Wednesday, October 22, 2003

Although a lot can happen between now and November 2004, Missouri Democrat women appear poised to take a number of high-level positions.

Robin Carnahan is running for Secretary of State. The name certainly can't hurt, and she's arguably the most visible and talented of the Carnahan children. The family of course is from Rolla, but the children now live in St. Louis, Russ a state representative and Tom a real estate developer.

In the wake of a citizen draft campaign, State Auditor Claire McCaskill has announced her candidacy for Governor. Although some might argue that this is a foolish challenge to fellow Democrat, Governor Bob Holden, the reality is that the distinctly uncharismatic Holden is very vulnerable to any challenger. Claire would be way more effective in taking on the Republican candidate, Matt Blunt, the current Secretary of State and son of Roy Blunt, US Representative from the GOP stronghold of Missouri, the Bible-belt southwest region including Springfield and Branson.

Claire McCaskill has been very politically astute, in running for (and winning) offices that tend to be popular with the citizenry. She was Jackson County prosecutor, then State Auditor. Both are positions that most people see as fighting to protect their interests, whether it's fighting crime or fighting government waste. She is from a political family as well, primarily based in the Columbia, MO area.

And State Treasurer Nancy Farmer, one-time state representative, and executive director of the Skinker-DeBaliviere Community Council, is making a bid for U.S. Senate, running against Kit Bond.

Interesting times, with the potential to greatly raise the profile of women in Missouri's Democratic Party.

So, maybe we can get a better candidate for the 3rd District US Representative seat?

Tuesday, October 07, 2003

What a day -

California Recall election - I won't predict the results, but it's scary to think Arnold Schwarzenegger might just win - assuming Gray Davis is recalled. Quite an interesting ride ahead for that state, whatever happens.

Meanwhile, there was also a vote to strike by UFCW Local 655 in St. Louis. This means dramatically reduced hours at Schnucks, Shop N Save and Dierbergs markets.

UFCW Local 655 has a list of other union grocers in St. Louis where you can shop. They include Straub's and Foodland Warehouse Foods, at Jefferson and Lafayette and 6155 S. Grand at Iron St.

Thursday, October 02, 2003

Some fast facts about the City of Saint Louis, MO.


Census 2000 Population: 348,189

American Community Survey 2002 Estimated Population: 327,820.
(estimate excludes "institutions, college dormitories, and other group quarters". Those groups accounted for 10,632 St. Louisans in Census 2000).

So, to compare apples to apples:

Census 2000 Population in Households: 337,557

ACS 2002 Estimated Population: 327,820 (repeated for clarity)

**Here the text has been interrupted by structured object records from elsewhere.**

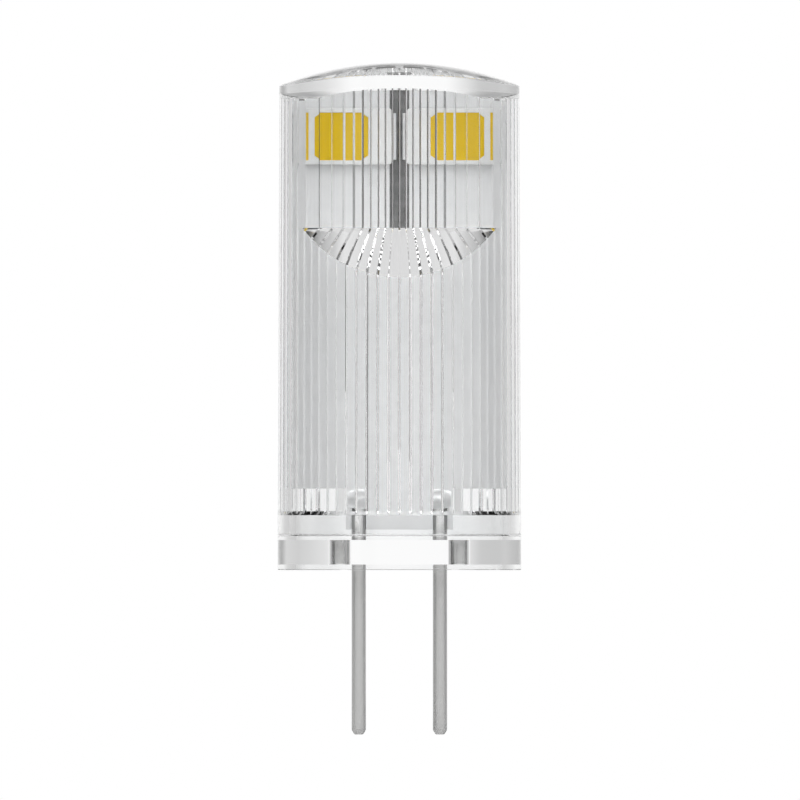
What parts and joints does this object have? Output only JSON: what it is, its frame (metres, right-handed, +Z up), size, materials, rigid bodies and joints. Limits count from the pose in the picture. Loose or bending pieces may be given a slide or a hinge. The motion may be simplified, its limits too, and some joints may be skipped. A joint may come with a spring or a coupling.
{
  "type": "led capsule bulb",
  "caption": "Two-pin capsule lamp: a clear reeded capsule over a white board with yellow light sources, on a clear plug base with straight wire pins.",
  "frame": {"origin": "centre of the base's underside, the face that meets the lamp holder", "axes": "+Z up along the capsule towards its dome, pins down, +X from the left pin to the right one, the board's front face looks along -Y"},
  "size_m": [0.012, 0.012, 0.0331],
  "materials": {
    "clear_cover": "clear moulded plastic, polished",
    "clear_base": "clear moulded plastic, polished",
    "white_board": "white solder mask",
    "bright_wire": "drawn, tin plated",
    "tin_solder": "bright solder",
    "tinned_pad": "tinned, satin",
    "white_housing": "white moulding",
    "yellow_phosphor": "yellow gel fill, satin",
    "black_moulding": "black moulding compound",
    "tinned_lead": "tinned",
    "tan_ceramic": "unglazed",
    "black_ceramic": "glassy film"
  },
  "bodies": {
    "root": {"base": "clear_base", "bridge_rectifier": "black_moulding", "circuit_board": "white_board", "contact_pin_left": "bright_wire", "contact_pin_right": "bright_wire", "cover": "clear_cover", "damping_resistor": "black_ceramic", "driver_chip": "black_moulding", "driver_leads": "tinned_lead", "filter_capacitor": "tan_ceramic", "led_back_left": "white_housing", "led_back_right": "white_housing", "led_front_left": "white_housing", "led_front_right": "white_housing", "led_pads_back": "tinned_pad", "led_pads_front": "tinned_pad", "phosphor_back_left": "yellow_phosphor", "phosphor_back_right": "yellow_phosphor", "phosphor_front_left": "yellow_phosphor", "phosphor_front_right": "yellow_phosphor", "rectifier_leads": "tinned_lead", "sense_resistor": "black_ceramic", "solder_left": "tin_solder", "solder_right": "tin_solder"}
  },
  "joints": []
}
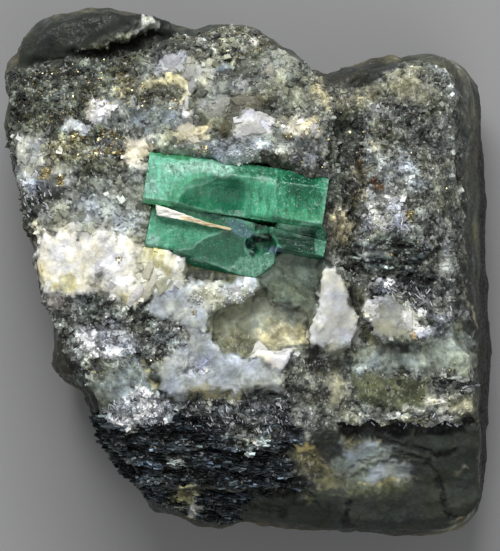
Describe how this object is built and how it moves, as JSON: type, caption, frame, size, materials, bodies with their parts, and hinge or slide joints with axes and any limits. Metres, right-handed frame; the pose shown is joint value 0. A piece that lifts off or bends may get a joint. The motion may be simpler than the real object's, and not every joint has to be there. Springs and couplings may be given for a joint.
{
  "type": "emerald in matrix mineral specimen",
  "caption": "Hand-sized mineral specimen: parallel emerald prisms seated in a block of black shale with white calcite and pyrite, lying on its flat back.",
  "frame": {"origin": "on the flat back, under the middle of the face that shows the emeralds", "axes": "+Z out of the face that shows the emeralds, +X to its right and +Y up it; the emerald prisms run along X"},
  "size_m": [0.0608, 0.0657, 0.0361],
  "materials": {
    "rock": "broken black shale veined with white calcite and grey quartz, specked with pyrite",
    "emerald": "translucent green beryl with veils, glassy on its prism faces and shell-shaped on its breaks"
  },
  "bodies": {
    "root": {"matrix": "rock", "emerald_upper": "emerald", "emerald_lower": "emerald"}
  },
  "joints": []
}
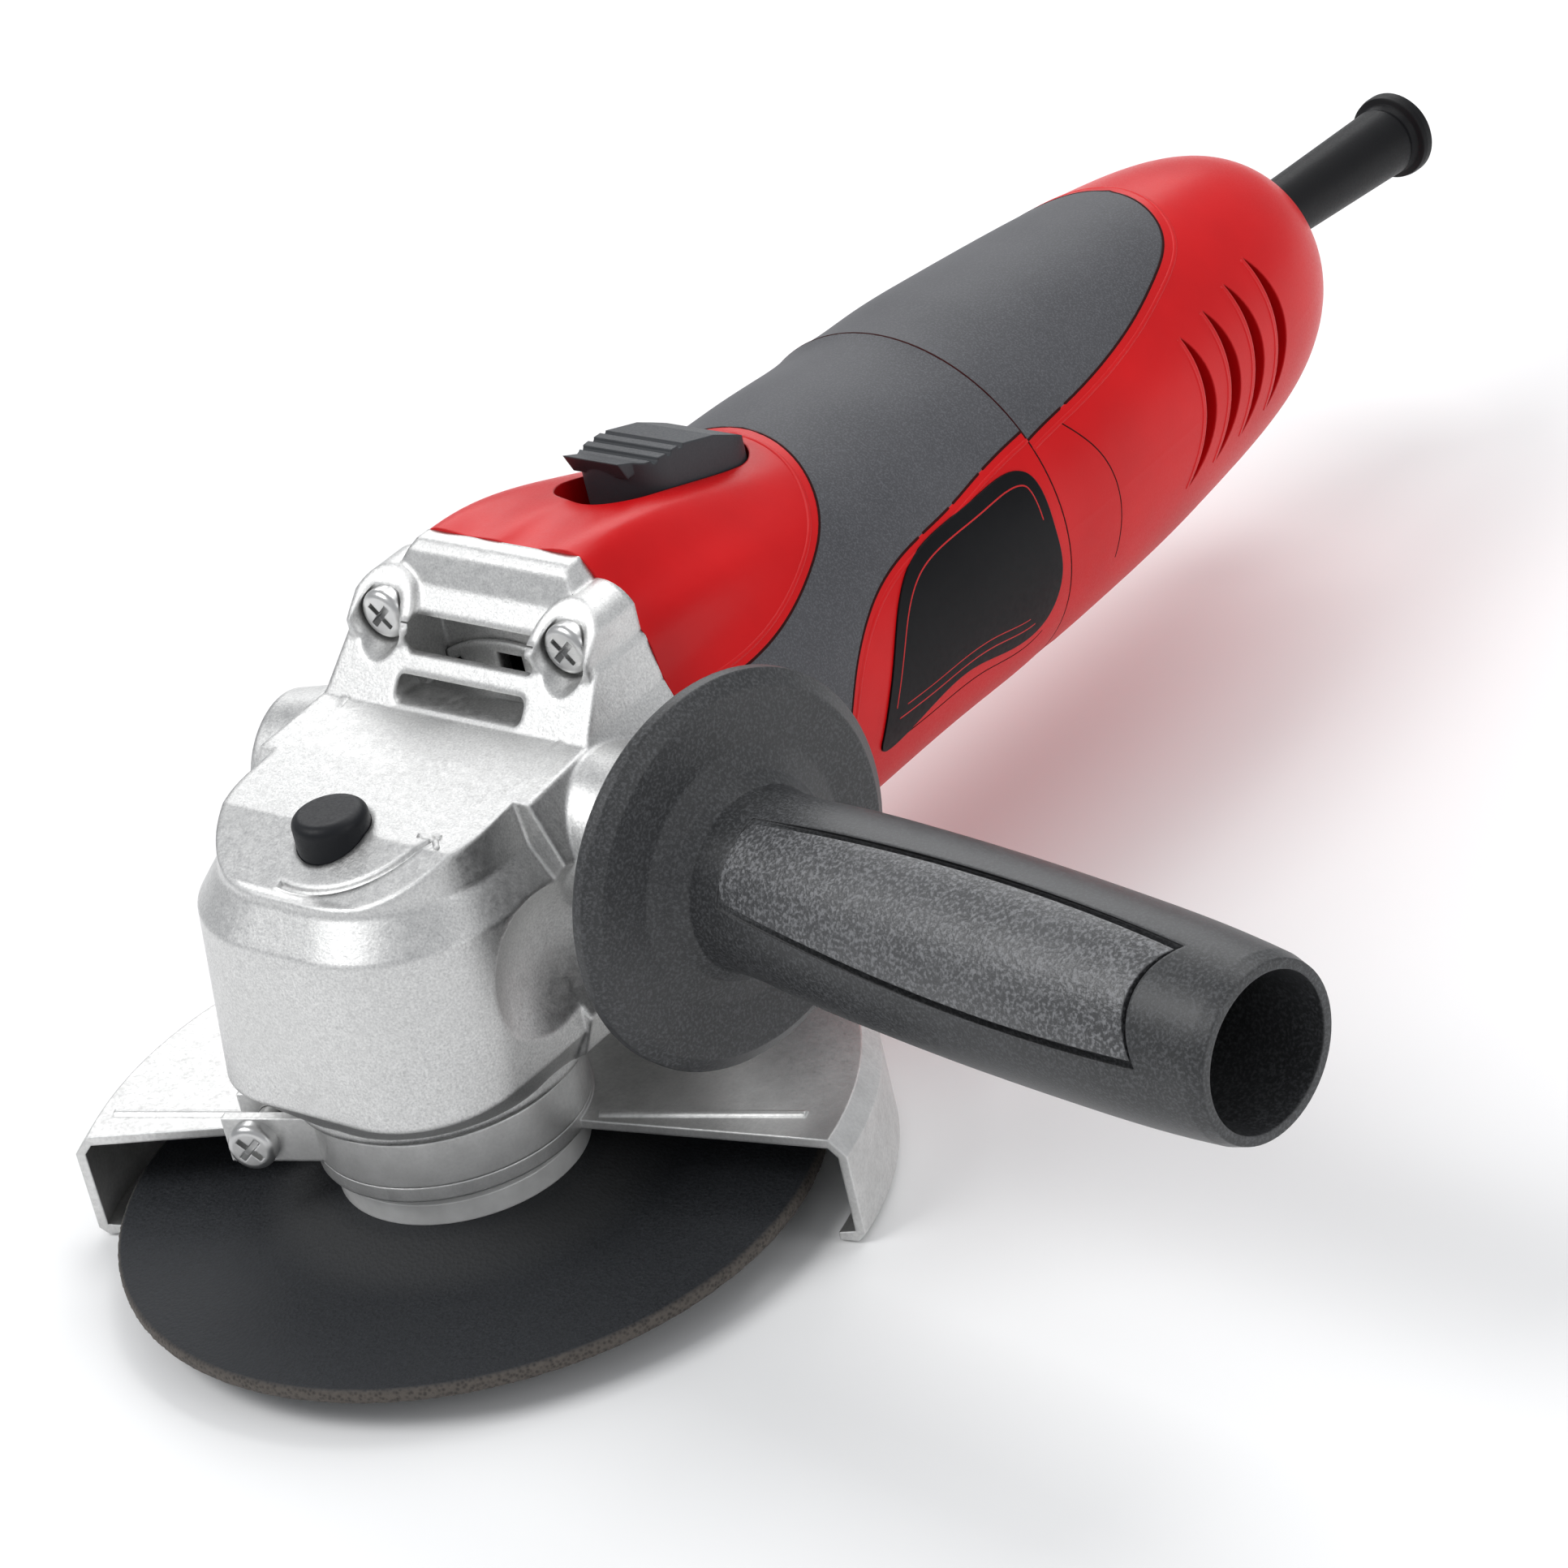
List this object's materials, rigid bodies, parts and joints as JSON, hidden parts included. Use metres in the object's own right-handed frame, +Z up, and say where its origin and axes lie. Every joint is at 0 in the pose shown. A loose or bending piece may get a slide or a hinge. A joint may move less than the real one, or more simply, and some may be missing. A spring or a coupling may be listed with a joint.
{
  "type": "angle grinder",
  "caption": "Corded angle grinder with a slide switch, spindle lock, turnable disc guard, side handle and depressed-centre grinding disc.",
  "frame": {"origin": "on the spindle axis, in the plane of the grinding disc's lower rim face", "axes": "+Z up along the spindle, +Y back along the body to the cord sleeve, +X to the fitted side handle (the operator's left)"},
  "size_m": [0.2249, 0.3487, 0.1009],
  "materials": {
    "cast_aluminium": "fine sand-cast, bead blasted",
    "screw_steel": "zinc plated",
    "turned_steel": "turned, bright",
    "gear_steel": "hardened, oiled",
    "bearing_steel": "ground",
    "bush_bronze": "plain",
    "abrasive": "resin-bonded grit",
    "guard_sheet": "zinc plated sheet",
    "red_housing": "satin moulded",
    "soft_grip": "soft overmould",
    "label": "printed film",
    "black_plastic": "fine textured",
    "sleeve_rubber": "moulded",
    "laminations": "stacked sheets",
    "copper": "enamelled wire",
    "carbon": "pressed carbon",
    "capacitor_case": "film capacitor"
  },
  "bodies": {
    "housing": {"air_baffle": "black_plastic", "bearing_flange": "cast_aluminium", "bearing_flange_screws": "screw_steel", "bearing_plate": "cast_aluminium", "brush_frame": "black_plastic", "brush_holders": "bush_bronze", "brush_spring_bottom": "bearing_steel", "brush_spring_top": "bearing_steel", "capacitor": "capacitor_case", "cord_clamp": "black_plastic", "cord_clamp_screws": "screw_steel", "cord_sleeve": "sleeve_rubber", "field_coils": "copper", "front_bearing_outer": "bearing_steel", "front_grip": "soft_grip", "gear_housing": "cast_aluminium", "gear_housing_screws": "screw_steel", "handle_pads": "black_plastic", "handle_stud": "turned_steel", "lock_spring": "bearing_steel", "motor_housing": "red_housing", "rear_bearing_outer": "bearing_steel", "rear_grip": "soft_grip", "rear_housing": "red_housing", "rear_housing_screws": "screw_steel", "side_handle": "black_plastic", "side_labels": "label", "spindle_bearing_outer": "bearing_steel", "spindle_bush": "bush_bronze", "stator_core": "laminations", "stator_screws": "screw_steel", "switch_block": "black_plastic"},
    "spindle": {"spindle": "turned_steel", "crown_gear": "gear_steel", "retaining_ring": "gear_steel", "spindle_bearing_inner": "bearing_steel", "inner_flange": "turned_steel", "grinding_disc": "abrasive", "clamp_nut": "turned_steel"},
    "armature": {"armature_shaft": "turned_steel", "pinion": "gear_steel", "pinion_nut": "gear_steel", "armature_core": "laminations", "armature_windings": "copper", "commutator": "copper", "fan": "black_plastic", "front_bearing_inner": "bearing_steel", "rear_bearing_inner": "bearing_steel"},
    "guard": {"guard_shell": "guard_sheet", "guard_band": "guard_sheet", "guard_screw": "screw_steel", "guard_nut": "screw_steel"},
    "lock": {"lock_button": "black_plastic", "lock_pin": "turned_steel"},
    "switch": {"switch_slider": "black_plastic", "switch_rod": "black_plastic"},
    "brush_top": {"carbon_brush_top": "carbon"},
    "brush_bottom": {"carbon_brush_bottom": "carbon"}
  },
  "joints": [
    {"name": "spindle_spin", "type": "hinge", "parent": "housing", "child": "spindle", "pos_m": [0, 0, 0], "axis": [0, 0, 1], "continuous": true},
    {"name": "armature_spin", "type": "hinge", "parent": "housing", "child": "armature", "pos_m": [0, 0.1, 0.05], "axis": [0, 1, 0], "continuous": true},
    {"name": "guard_turn", "type": "hinge", "parent": "housing", "child": "guard", "pos_m": [0, 0, 0.0136], "axis": [0, 0, 1], "range_deg": [-70, 90]},
    {"name": "spindle_lock_press", "type": "slide", "parent": "housing", "child": "lock", "axis": [0, 0, -1], "range_m": [0, 0.0028], "stiffness_N_per_m": 1200, "springref_m": -0.002, "deforming": ["lock_spring"]},
    {"name": "switch_slide", "type": "slide", "parent": "housing", "child": "switch", "axis": [0, -0.9903, 0.1386], "range_m": [0, 0.006], "stiffness_N_per_m": 700, "springref_m": -0.003},
    {"name": "brush_top_wear", "type": "slide", "parent": "housing", "child": "brush_top", "axis": [0, 0, 1], "range_m": [0, 0.003], "stiffness_N_per_m": 500, "springref_m": -0.008, "deforming": ["brush_spring_top"]},
    {"name": "brush_bottom_wear", "type": "slide", "parent": "housing", "child": "brush_bottom", "axis": [0, 0, -1], "range_m": [0, 0.003], "stiffness_N_per_m": 500, "springref_m": -0.008, "deforming": ["brush_spring_bottom"]}
  ],
  "couplings": [
    {"joint": "armature_spin", "follows": "spindle_spin", "ratio": 3.3636}
  ]
}
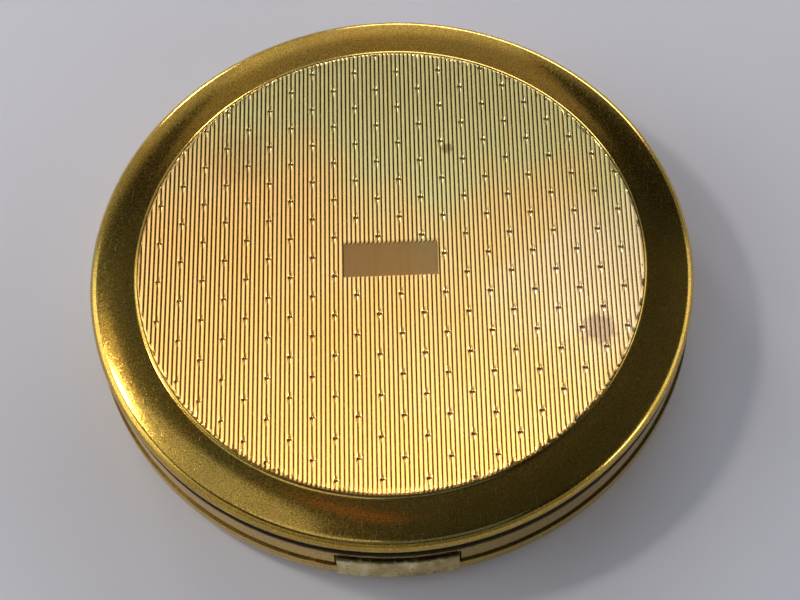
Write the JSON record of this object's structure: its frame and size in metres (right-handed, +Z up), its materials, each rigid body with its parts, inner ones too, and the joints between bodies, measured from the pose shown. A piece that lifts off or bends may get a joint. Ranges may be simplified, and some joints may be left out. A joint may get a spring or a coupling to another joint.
{
  "type": "powder compact",
  "caption": "Round gilded powder compact lying lid down, with an engine-turned face, a back hinge, a thumb catch, a mirror, a sprung inner lid, a sifter and a puff.",
  "frame": {"origin": "on the floor at the centre of the round case, in the plane of the lid's flat face, which the compact lies on", "axes": "+Z up out of the engine-turned base face, -Y out of the thumb catch at the front, +Y out of the hinge at the back, +X to the right seen from the front; the lid is underneath, as in the picture"},
  "size_m": [0.076, 0.0767, 0.0125],
  "materials": {
    "case_gilt": "gilded brass, engine turned and polished, with hairline scratches and light tarnish",
    "lid_gilt": "gilded brass, brushed and polished, with rub marks",
    "frame_gilt": "bright gilded brass, finely brushed",
    "well_brass": "plain drawn brass",
    "catch_brass": "gilding worn through to dull brass, pitted with dirt",
    "pin_steel": "drawn steel wire",
    "spring_steel": "tempered spring steel",
    "mirror_silver": "silvered float glass, lightly dusty",
    "mirror_card": "grey-brown pressed card",
    "face_powder": "pressed face powder, matt and fine grained",
    "gauze_net": "fine woven nylon net",
    "puff_velour": "cotton velour pile",
    "puff_satin": "woven satin, softly shining"
  },
  "bodies": {
    "lid": {"lid_shell": "lid_gilt", "lid_catch": "catch_brass", "lid_hinge_leaf": "case_gilt", "mirror_card": "mirror_card", "mirror_glass": "mirror_silver", "mirror_bezel": "frame_gilt"},
    "base": {"base_shell": "case_gilt", "inner_frame": "frame_gilt", "powder_well": "well_brass", "powder_cake": "face_powder", "base_hinge_leaf": "case_gilt", "hinge_pin": "pin_steel", "inner_hinge_bracket": "frame_gilt", "inner_hinge_pin": "pin_steel", "inner_lid_spring": "spring_steel", "latch_spring": "spring_steel", "latch_rivets": "well_brass"},
    "inner_lid": {"inner_lid": "frame_gilt", "inner_lid_tab": "frame_gilt"},
    "sifter": {"sifter_ring": "frame_gilt", "sifter_gauze": "gauze_net", "sifter_hoop": "well_brass", "puff_pad": "puff_velour", "puff_backing": "puff_satin", "puff_ribbon": "puff_satin"}
  },
  "joints": [
    {"name": "case_hinge", "type": "hinge", "parent": "lid", "child": "base", "pos_m": [0, 0.0376, 0.0045], "axis": [-1, 0, 0], "range_deg": [0, 105]},
    {"name": "inner_lid_hinge", "type": "hinge", "parent": "base", "child": "inner_lid", "pos_m": [0, 0.0343, 0.00445], "axis": [1, 0, 0], "range_deg": [0, 50]},
    {"name": "sifter_turn", "type": "hinge", "parent": "base", "child": "sifter", "pos_m": [0, 0, 0.007], "axis": [0, 0, 1], "range_deg": [-180, 180]}
  ],
  "couplings": [
    {"joint": "inner_lid_hinge", "follows": "case_hinge", "ratio": 0.476}
  ]
}
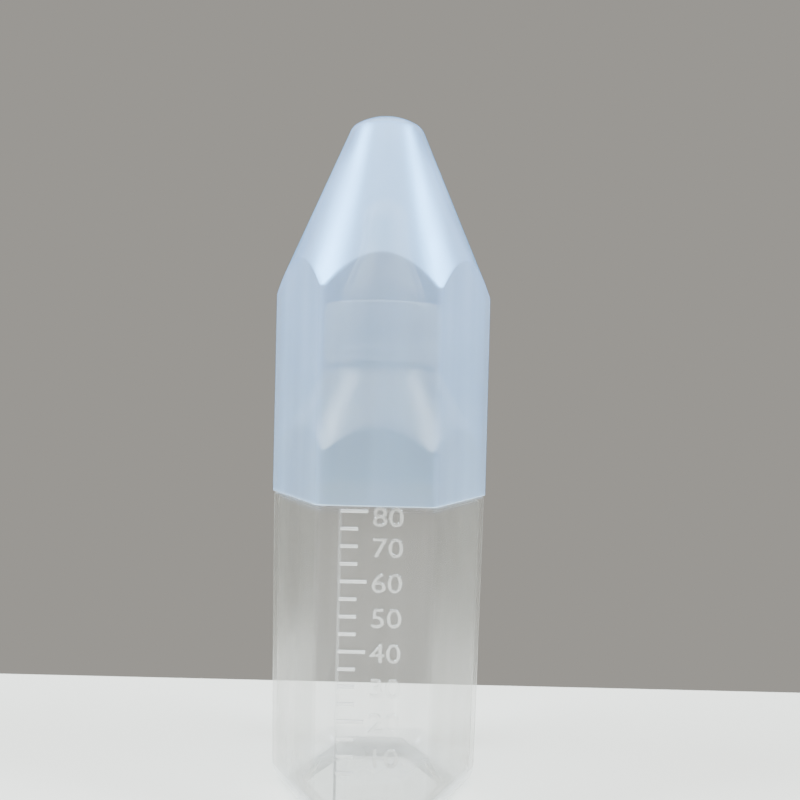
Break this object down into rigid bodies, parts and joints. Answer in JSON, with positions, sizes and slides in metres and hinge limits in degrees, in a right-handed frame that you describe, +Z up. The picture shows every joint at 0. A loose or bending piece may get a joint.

That suggests a decline of about 10 thousand people living in households, or just under 3%.

This is only an estimate, and estimates are often way off. But it does remind us that the City population is probably still declining.

More data about the City (this again from Census 2000):

Racial composition:

51% African-American
44% Caucasian
2% Hispanic-Latino (although not a 'race' in Census terms)
2% Asian-American
2% Two-or-more races


25% of the population lives in poverty.

According to the 2002 ACS, the percent of the population could now be between 20% and 28%. Of course, this is a crude calculation I made, based on the 'high' and 'low' estimates of total population and total population in poverty.

But to be sure, there are at least 60,000, and perhaps as many as 90,000, St. Louisans living in poverty by Census estimates. Other sources may be more exact.


Census 2000 also shows a large number of City residents live with disabilities.

25% of the population lives with at least one disabling condition.
In the population aged 65-and-up, that proportion jumps to 49%.


83% of all housing units are occupied.

80% of all housing units were built prior to 1960.

49% of all housing units were built prior to 1940.

While many of us think of historic housing as our greatest asset, it may be distressing to realize that 31% of the City's housing units, nearly 54,000 units, were built in the 1940s and 1950s. These are the same kinds of houses that are slowly decaying in many inner-ring suburbs; is the same true here? Unquestionably, we need to preserve as much of our historic fabric as possible. But one must wonder what we will do about aging housing stock that doesn't qualify as historic, such as those tiny bungalows spread around South St. Louis. They are to the point they need new roofs, plumbing, electrical, etc.

40% of all housing units are single-family, detached houses.

47% of all housing units are owner-occupied. (So, there are still at least

63% of owner-occupied houses have mortgages.

21% of those mortgaged, owner-occupied houses have 'owner costs' (mainly the mortgage payment) of over 30% of monthly income.

We tend to think of City housing as affordable, but this data suggests that at least 10,000 homeowners pay more than they should (by HUD standards) on a monthly basis for their homes.

Of course, this is not as bad as renters' situations, where 40%, more than 40,000 households, pay more than 30% of their monthly income in rent. Nevertheless, it does show that even in a comparatively affordable housing market like the City of St. Louis, some homeowners will struggle to pay for other needs in addition to housing.